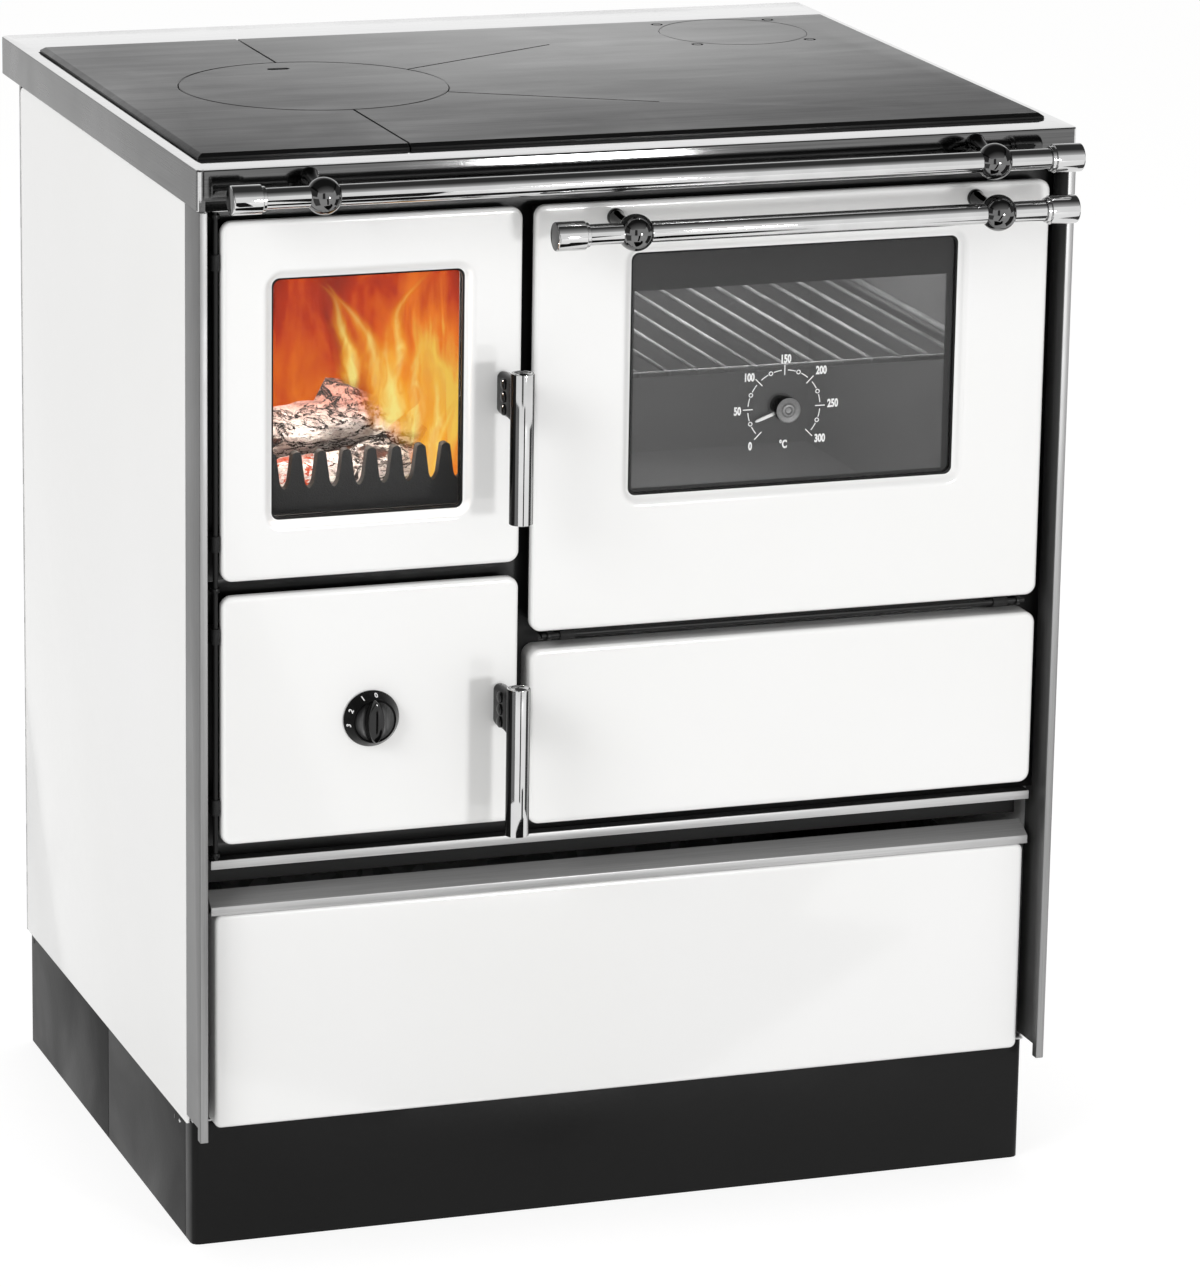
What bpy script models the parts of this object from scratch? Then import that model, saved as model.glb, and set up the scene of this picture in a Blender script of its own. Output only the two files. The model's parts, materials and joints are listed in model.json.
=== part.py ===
"""A freestanding coal cookstove: firebox and ash pan on the left, oven on the right, fuel drawer below.

Lengths are in metres, +Z is up and the front faces -Y. The origin is on the floor under the middle of the
whole outline. A "depth" is measured backwards from the front faces of the two corner posts. Pairs such as
(left, right), (near, far) and (low, high) give where a shape starts and ends.
"""

import math

import bmesh
import bpy
from mathutils import Vector

# Whole cooker
WIDTH = 0.700  # hob frame, left to right
DEPTH = 0.600  # hob frame, front to back
HEIGHT = 0.850  # floor to the top of the hob frame
GAP = 0.0003  # between pieces that touch
CUT = 0.002  # how far a cutter reaches past a face

# Body sheets and corner posts
BODY_DEPTH = 0.543  # post fronts to the back of the back panel
SIDE_INSET = 0.001
SIDE_SHEET = 0.003
SIDE_CORNER = 0.008
BACK_SHEET = 0.003
PLINTH_LAP = 0.0015  # sides and back reach down over the plinth
POST_WIDTH = 0.0065
POST_DEPTH = 0.040
POST_TONGUE = 0.008  # front part of the post, which reaches lowest
POST_BOTTOM = 0.096
POST_STEP = 0.010

# Plinth and base pan
PLINTH_HEIGHT = 0.100
PLINTH_SHEET = 0.002
PLINTH_CORNER = 0.006
PLINTH_WING = 0.020
PLINTH_SIDE_LENGTH = 0.2317
PAN_SHEET = 0.002
RUNNER_LEDGE = 0.0094  # height of the drawer's runner over the pan
RUNNER_LEDGE_WIDTH = 0.0185
RUNNER_GUIDE = 0.0233  # height of the guide over the runner
RUNNER_GUIDE_WIDTH = 0.007
RUNNER_CLEARANCE = 0.0035

# Hob frame
FRAME_HEIGHT = 0.031
FRAME_SKIRT = 0.0025
FRAME_TOP = 0.0085
FRAME_CORNER = 0.006
RIM_SIDE = 0.0105
RIM_FRONT = 0.039
RIM_REAR = 0.0845
RIM_LEDGE = 0.008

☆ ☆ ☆

Quote the whole listing above, leaving nothing out.

# Correct result
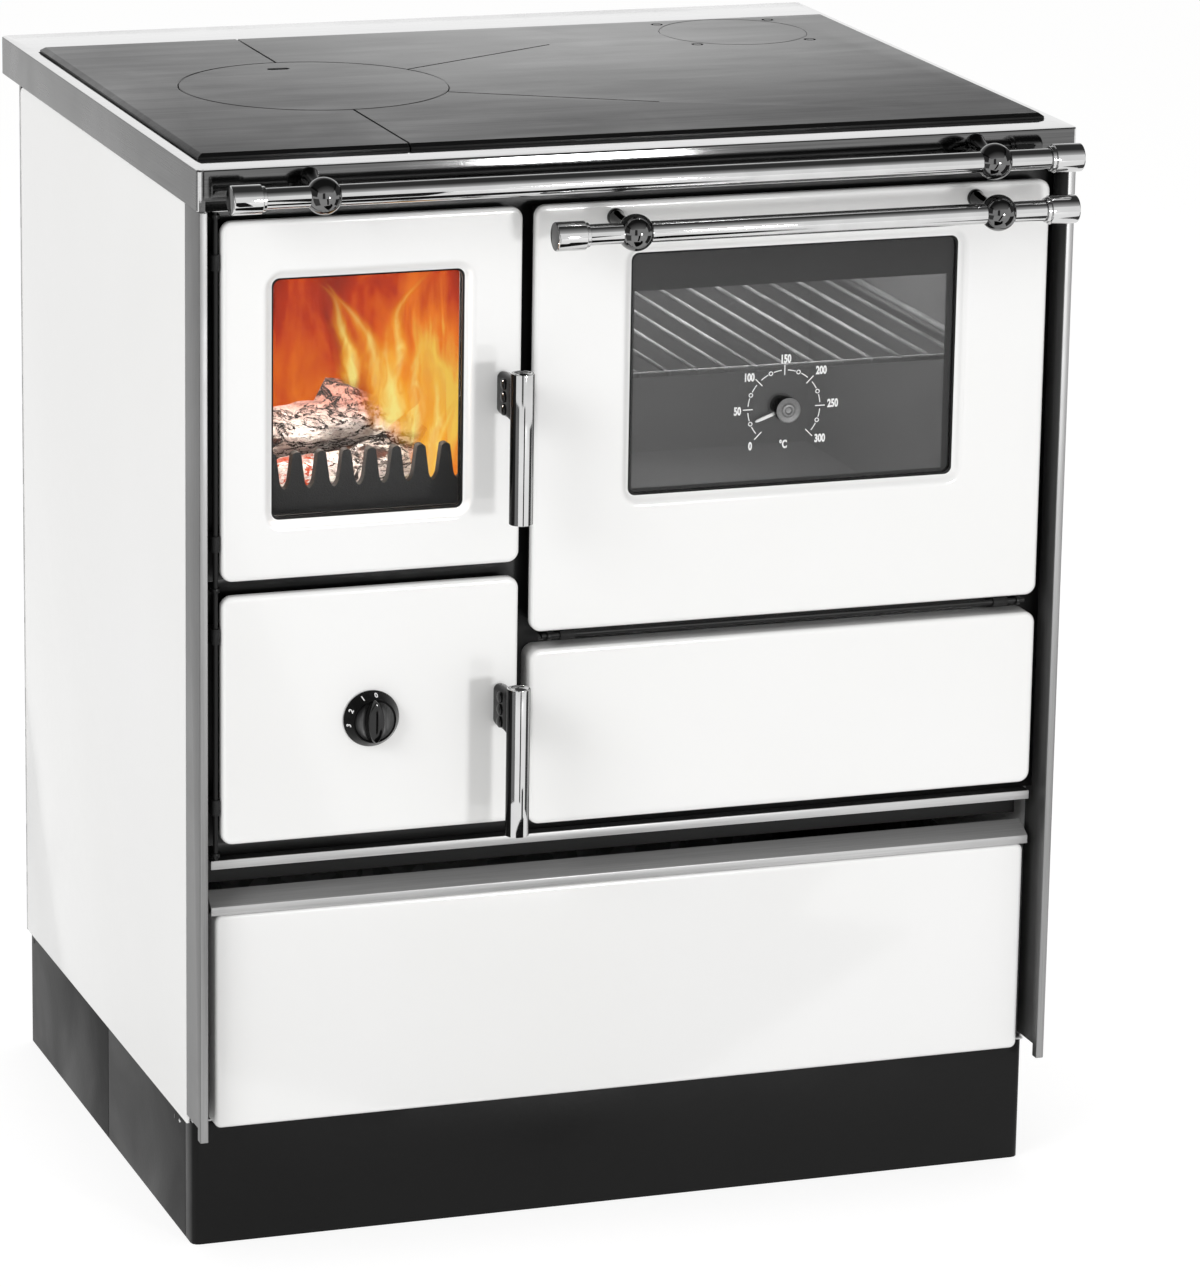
What bpy script models the parts of this object from scratch? Then import that model, saved as model.glb, and set up the scene of this picture in a Blender script of its own. Output only the two files. The model's parts, materials and joints are listed in model.json.
=== part.py ===
"""A freestanding coal cookstove: firebox and ash pan on the left, oven on the right, fuel drawer below.

Lengths are in metres, +Z is up and the front faces -Y. The origin is on the floor under the middle of the
whole outline. A "depth" is measured backwards from the front faces of the two corner posts. Pairs such as
(left, right), (near, far) and (low, high) give where a shape starts and ends.
"""

import math

import bmesh
import bpy
from mathutils import Vector

# Whole cooker
WIDTH = 0.700  # hob frame, left to right
DEPTH = 0.600  # hob frame, front to back
HEIGHT = 0.850  # floor to the top of the hob frame
GAP = 0.0003  # between pieces that touch
CUT = 0.002  # how far a cutter reaches past a face

# Body sheets and corner posts
BODY_DEPTH = 0.543  # post fronts to the back of the back panel
SIDE_INSET = 0.001
SIDE_SHEET = 0.003
SIDE_CORNER = 0.008
BACK_SHEET = 0.003
PLINTH_LAP = 0.0015  # sides and back reach down over the plinth
POST_WIDTH = 0.0065
POST_DEPTH = 0.040
POST_TONGUE = 0.008  # front part of the post, which reaches lowest
POST_BOTTOM = 0.096
POST_STEP = 0.010

# Plinth and base pan
PLINTH_HEIGHT = 0.100
PLINTH_SHEET = 0.002
PLINTH_CORNER = 0.006
PLINTH_WING = 0.020
PLINTH_SIDE_LENGTH = 0.2317
PAN_SHEET = 0.002
RUNNER_LEDGE = 0.0094  # height of the drawer's runner over the pan
RUNNER_LEDGE_WIDTH = 0.0185
RUNNER_GUIDE = 0.0233  # height of the guide over the runner
RUNNER_GUIDE_WIDTH = 0.007
RUNNER_CLEARANCE = 0.0035

# Hob frame
FRAME_HEIGHT = 0.031
FRAME_SKIRT = 0.0025
FRAME_TOP = 0.0085
FRAME_CORNER = 0.006
RIM_SIDE = 0.0105
RIM_FRONT = 0.039
RIM_REAR = 0.0845
RIM_LEDGE = 0.008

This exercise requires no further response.